In August of 1850, a complimentary quote about the children of the Mormon faith was attributed to a Dr. Vaughan. Perhaps Dr. Vaughan became a member of The Church of Jesus Christ of Latter-day Saints. Or, there was another Vaughan in the community who happened to be a doctor with the same first and middle initials of Ann Vaughan’s husband.
The next reference regarding Dr. Vaughan comes from the Sacramento Union that announced his death in Salt Lake City. From Ann’s letter, we know Dr. Vaughan lived in Iowa, so there is a high probability that it is the same man.
Of the other men listed in the letter to Amos Catlin, Judge Hastings was most likely Serranus Clinton Hastings. Judge Hastings lived and practice law in Iowa. He found his way to California and was appointed to the California Supreme Court and later won the election to become the state’s Attorney General.
David, the gentleman Ann wrote had been shot in the back, did make it to California. David Beach was also a cousin of Amos Catlin and several people wrote to Amos about news of David’s gunshot injury. One letter to Amos noted that cousin David Beach had made it to California in the 1850s. A David L. Beach did work for Amos at the American River Water and Mining Company managing the operations of the North Fork Ditch on the North Fork of the American River in the 1850s.

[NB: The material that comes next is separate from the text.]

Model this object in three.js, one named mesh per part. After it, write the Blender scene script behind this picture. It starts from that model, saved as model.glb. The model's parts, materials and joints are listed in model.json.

Ann Vaughan’s letter represents just one of many from women whose husbands traveled to California never to be heard from again. Their deaths a mystery. What does stand out is the composure of the letter indicating a woman who had some education. As a wife and mother, she was doing all she could, which was writing letters, to learn the fate of her husband and the father of her young daughter.
The original letter resides at the Huntington Library, Catlin Papers, Box 1.